Instructions for the task -> Copy out every line that contains "objects".

+---+

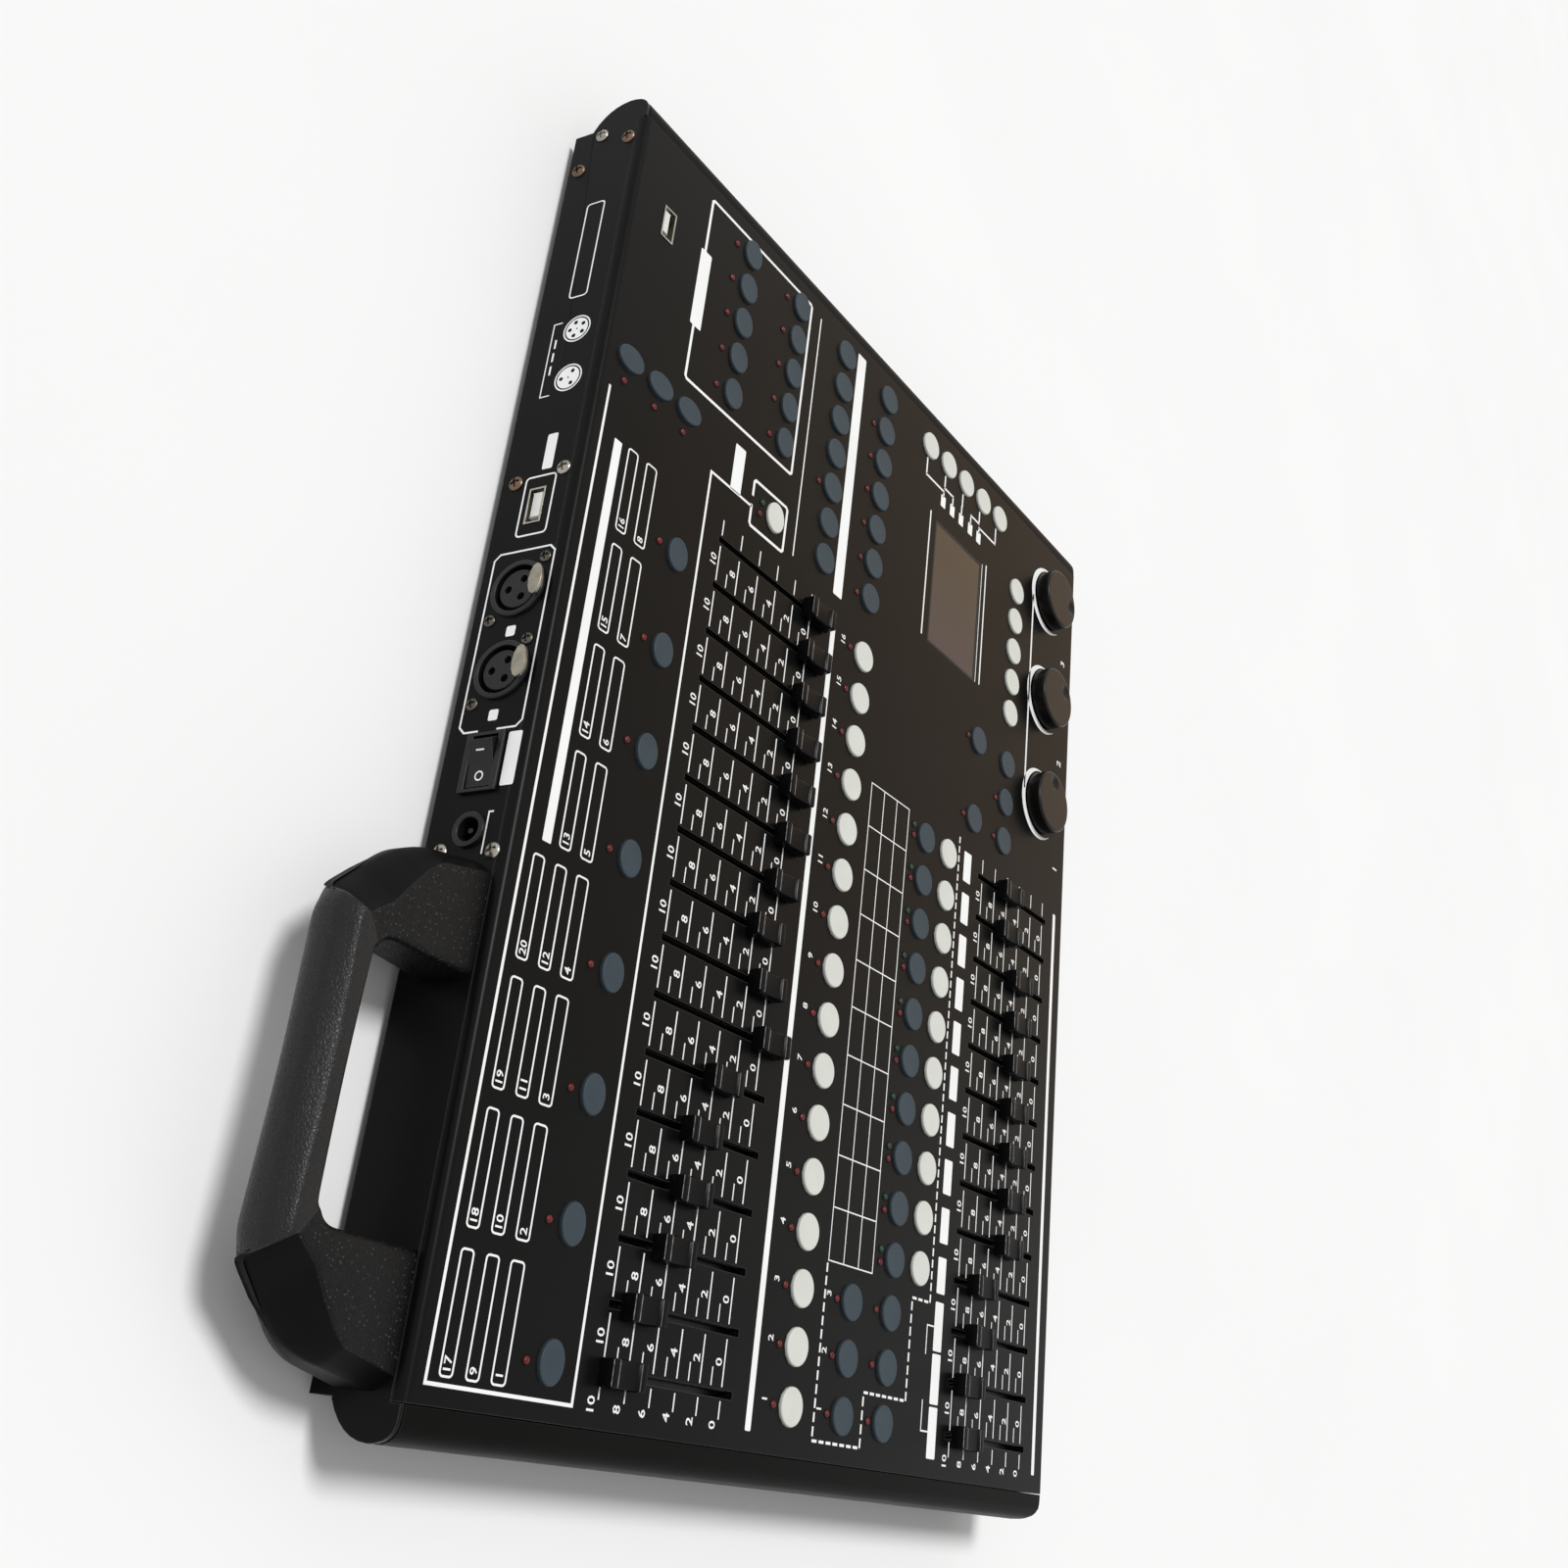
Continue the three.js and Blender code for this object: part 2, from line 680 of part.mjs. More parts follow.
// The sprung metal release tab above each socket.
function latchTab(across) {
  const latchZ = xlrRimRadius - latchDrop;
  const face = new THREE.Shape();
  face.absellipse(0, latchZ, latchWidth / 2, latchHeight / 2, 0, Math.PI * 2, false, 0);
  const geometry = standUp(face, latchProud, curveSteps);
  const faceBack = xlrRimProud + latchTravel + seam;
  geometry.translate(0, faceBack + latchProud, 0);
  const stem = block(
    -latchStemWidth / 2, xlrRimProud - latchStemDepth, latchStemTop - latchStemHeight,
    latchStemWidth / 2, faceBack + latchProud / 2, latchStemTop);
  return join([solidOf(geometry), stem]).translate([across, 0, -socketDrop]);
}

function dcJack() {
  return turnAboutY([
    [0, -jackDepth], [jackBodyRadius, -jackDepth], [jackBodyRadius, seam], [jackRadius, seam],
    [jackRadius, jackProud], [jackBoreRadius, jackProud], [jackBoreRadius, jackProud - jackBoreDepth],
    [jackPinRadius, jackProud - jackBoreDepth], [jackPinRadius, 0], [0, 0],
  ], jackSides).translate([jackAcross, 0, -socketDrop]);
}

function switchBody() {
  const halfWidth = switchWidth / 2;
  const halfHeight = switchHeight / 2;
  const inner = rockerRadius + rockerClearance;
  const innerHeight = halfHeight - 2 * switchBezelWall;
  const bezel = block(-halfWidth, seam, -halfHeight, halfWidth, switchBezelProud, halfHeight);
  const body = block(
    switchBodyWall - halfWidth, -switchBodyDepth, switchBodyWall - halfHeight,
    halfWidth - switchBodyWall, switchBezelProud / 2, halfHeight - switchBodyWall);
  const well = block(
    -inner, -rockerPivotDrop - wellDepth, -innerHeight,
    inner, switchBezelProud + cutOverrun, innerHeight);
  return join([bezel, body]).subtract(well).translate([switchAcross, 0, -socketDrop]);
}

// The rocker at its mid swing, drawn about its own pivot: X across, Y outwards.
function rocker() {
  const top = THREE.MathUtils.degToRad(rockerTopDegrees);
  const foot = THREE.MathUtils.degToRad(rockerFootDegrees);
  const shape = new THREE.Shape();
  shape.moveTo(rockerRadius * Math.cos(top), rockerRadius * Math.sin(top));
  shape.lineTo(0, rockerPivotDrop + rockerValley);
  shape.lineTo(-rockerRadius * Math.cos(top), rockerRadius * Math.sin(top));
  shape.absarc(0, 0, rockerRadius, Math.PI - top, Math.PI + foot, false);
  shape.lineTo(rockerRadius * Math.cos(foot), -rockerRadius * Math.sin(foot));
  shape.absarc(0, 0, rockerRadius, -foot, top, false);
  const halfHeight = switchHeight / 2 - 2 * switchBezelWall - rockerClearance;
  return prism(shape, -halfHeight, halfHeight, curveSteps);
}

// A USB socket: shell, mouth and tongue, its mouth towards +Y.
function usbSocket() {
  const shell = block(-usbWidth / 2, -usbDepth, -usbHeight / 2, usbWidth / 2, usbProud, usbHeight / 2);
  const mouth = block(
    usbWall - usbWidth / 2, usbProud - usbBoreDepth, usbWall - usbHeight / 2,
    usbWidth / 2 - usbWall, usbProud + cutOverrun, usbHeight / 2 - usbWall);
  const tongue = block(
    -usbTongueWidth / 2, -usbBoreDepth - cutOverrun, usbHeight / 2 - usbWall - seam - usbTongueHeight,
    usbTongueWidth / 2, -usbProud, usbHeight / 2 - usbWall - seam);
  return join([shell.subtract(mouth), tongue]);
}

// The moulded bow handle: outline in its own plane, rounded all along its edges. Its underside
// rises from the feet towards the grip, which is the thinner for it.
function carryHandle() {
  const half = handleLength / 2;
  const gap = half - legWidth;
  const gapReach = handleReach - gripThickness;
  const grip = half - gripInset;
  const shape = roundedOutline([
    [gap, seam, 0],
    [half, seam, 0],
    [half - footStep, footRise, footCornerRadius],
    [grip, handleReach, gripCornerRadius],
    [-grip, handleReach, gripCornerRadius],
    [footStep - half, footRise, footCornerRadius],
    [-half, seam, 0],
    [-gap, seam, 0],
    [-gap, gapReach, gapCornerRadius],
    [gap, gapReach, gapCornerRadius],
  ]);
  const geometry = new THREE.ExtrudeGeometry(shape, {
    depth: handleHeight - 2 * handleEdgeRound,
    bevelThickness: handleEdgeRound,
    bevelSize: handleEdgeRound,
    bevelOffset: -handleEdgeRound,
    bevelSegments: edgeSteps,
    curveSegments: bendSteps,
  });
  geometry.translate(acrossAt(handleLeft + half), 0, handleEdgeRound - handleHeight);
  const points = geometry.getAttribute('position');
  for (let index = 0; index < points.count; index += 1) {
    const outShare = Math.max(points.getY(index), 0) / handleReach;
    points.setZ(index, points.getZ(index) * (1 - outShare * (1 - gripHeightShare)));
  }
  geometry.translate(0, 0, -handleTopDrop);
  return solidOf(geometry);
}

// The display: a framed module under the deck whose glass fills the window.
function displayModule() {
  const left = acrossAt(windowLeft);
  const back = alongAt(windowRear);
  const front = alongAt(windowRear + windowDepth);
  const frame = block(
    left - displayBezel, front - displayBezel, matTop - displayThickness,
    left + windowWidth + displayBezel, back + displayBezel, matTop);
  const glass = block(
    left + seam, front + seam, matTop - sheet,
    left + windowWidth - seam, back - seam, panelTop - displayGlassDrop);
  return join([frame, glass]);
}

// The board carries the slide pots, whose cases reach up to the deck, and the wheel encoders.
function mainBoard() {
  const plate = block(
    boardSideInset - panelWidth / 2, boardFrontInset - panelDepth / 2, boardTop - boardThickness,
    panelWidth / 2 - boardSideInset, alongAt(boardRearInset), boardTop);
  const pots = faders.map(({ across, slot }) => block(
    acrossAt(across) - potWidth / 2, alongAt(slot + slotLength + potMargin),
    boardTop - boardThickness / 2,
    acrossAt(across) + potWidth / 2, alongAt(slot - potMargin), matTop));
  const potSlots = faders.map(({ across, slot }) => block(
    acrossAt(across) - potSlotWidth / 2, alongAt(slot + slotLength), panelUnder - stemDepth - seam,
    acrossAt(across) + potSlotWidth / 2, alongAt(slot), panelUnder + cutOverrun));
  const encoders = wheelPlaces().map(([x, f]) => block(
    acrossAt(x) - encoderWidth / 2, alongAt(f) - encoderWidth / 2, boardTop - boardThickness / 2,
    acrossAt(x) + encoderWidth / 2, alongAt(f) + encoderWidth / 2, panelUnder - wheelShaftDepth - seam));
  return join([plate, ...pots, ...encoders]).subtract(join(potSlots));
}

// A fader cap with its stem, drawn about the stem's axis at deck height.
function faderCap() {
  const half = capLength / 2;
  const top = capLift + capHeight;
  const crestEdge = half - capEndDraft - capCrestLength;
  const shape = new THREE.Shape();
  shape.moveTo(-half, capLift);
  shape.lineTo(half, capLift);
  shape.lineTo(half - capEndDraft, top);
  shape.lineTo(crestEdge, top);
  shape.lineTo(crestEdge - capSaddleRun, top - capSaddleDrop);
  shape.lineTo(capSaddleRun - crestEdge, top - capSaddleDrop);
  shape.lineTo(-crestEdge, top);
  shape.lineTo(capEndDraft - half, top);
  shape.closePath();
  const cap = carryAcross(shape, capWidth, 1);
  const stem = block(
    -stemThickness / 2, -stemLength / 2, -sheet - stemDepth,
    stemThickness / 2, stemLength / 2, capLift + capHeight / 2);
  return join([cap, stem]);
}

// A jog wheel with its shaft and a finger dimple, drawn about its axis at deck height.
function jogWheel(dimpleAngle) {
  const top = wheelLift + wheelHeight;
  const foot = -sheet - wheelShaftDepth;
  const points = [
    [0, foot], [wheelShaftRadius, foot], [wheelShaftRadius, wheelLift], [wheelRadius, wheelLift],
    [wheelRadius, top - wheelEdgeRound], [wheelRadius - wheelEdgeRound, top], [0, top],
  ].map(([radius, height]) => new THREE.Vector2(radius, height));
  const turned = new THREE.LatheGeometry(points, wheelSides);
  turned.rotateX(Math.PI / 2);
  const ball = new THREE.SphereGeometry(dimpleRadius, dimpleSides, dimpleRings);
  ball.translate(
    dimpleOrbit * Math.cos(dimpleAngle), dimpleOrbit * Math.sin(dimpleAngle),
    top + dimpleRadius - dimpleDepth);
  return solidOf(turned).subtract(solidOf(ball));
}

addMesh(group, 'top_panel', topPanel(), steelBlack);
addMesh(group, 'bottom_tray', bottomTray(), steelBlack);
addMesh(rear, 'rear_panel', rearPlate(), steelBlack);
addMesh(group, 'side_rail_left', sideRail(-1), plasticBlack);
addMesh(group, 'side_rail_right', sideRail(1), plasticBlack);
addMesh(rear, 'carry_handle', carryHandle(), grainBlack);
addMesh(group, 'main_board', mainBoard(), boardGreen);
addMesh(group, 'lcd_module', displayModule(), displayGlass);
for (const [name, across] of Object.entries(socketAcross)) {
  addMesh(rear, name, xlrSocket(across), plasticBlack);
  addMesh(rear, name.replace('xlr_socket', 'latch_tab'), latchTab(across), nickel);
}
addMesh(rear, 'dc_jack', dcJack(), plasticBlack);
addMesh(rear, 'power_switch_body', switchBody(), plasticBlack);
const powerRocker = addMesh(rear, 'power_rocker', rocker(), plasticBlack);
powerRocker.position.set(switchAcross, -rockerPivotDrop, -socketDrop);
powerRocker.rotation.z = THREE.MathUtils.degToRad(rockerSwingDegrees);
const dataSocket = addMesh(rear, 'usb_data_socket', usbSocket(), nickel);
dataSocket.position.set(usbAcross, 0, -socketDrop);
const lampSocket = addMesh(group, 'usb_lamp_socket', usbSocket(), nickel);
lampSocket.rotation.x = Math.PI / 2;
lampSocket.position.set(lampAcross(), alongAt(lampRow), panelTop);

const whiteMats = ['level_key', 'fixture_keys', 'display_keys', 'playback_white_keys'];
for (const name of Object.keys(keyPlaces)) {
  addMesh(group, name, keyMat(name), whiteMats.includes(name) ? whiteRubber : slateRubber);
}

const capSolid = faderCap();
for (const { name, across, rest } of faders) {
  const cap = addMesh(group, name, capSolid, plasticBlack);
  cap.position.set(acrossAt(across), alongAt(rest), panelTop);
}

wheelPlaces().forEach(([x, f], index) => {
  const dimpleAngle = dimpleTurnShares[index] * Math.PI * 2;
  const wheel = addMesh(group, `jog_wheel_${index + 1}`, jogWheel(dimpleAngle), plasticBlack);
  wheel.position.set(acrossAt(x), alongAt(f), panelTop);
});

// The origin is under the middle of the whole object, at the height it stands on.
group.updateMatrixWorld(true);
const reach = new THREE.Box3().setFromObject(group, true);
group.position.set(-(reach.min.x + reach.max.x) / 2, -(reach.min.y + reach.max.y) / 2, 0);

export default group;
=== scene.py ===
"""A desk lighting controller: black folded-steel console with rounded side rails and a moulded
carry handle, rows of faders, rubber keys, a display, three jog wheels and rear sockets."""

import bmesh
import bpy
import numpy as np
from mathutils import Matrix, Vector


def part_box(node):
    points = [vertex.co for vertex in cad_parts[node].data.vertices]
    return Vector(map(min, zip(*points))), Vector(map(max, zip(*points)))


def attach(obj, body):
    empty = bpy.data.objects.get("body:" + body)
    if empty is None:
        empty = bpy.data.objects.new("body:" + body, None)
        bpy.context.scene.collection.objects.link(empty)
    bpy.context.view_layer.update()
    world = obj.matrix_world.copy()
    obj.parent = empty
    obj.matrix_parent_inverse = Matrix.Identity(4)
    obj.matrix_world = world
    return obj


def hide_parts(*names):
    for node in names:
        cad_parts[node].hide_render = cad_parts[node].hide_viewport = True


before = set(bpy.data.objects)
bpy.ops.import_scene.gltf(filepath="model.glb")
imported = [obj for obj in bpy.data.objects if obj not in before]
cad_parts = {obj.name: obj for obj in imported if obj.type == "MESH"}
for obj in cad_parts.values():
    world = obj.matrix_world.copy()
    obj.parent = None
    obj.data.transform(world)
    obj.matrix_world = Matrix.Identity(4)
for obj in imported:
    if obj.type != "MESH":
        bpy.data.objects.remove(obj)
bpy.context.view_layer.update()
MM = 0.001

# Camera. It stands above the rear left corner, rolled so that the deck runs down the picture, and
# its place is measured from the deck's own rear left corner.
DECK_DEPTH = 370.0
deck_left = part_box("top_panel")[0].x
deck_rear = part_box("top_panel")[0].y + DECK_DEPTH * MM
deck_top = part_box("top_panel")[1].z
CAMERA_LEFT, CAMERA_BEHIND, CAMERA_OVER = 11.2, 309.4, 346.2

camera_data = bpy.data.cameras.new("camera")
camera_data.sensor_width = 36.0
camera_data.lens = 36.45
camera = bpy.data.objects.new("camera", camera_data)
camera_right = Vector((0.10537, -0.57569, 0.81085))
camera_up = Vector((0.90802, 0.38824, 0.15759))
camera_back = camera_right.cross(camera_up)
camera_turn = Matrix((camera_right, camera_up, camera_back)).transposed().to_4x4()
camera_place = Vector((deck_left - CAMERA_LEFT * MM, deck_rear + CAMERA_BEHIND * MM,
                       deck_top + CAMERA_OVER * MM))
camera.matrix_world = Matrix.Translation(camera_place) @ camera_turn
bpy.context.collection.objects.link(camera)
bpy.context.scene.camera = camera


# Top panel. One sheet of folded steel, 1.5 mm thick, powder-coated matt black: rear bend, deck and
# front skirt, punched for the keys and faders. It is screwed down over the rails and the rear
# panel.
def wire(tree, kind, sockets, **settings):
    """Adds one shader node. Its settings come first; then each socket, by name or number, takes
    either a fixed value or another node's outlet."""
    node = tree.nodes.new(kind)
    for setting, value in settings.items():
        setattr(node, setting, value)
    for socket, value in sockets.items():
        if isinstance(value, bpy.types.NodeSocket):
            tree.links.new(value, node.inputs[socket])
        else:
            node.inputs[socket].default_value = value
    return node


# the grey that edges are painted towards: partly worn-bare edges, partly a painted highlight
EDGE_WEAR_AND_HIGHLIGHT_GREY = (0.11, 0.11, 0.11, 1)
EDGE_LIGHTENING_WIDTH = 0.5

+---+

Task result ->
    empty = bpy.data.objects.get("body:" + body)
        empty = bpy.data.objects.new("body:" + body, None)
        bpy.context.scene.collection.objects.link(empty)
before = set(bpy.data.objects)
imported = [obj for obj in bpy.data.objects if obj not in before]
        bpy.data.objects.remove(obj)
camera = bpy.data.objects.new("camera", camera_data)
bpy.context.collection.objects.link(camera)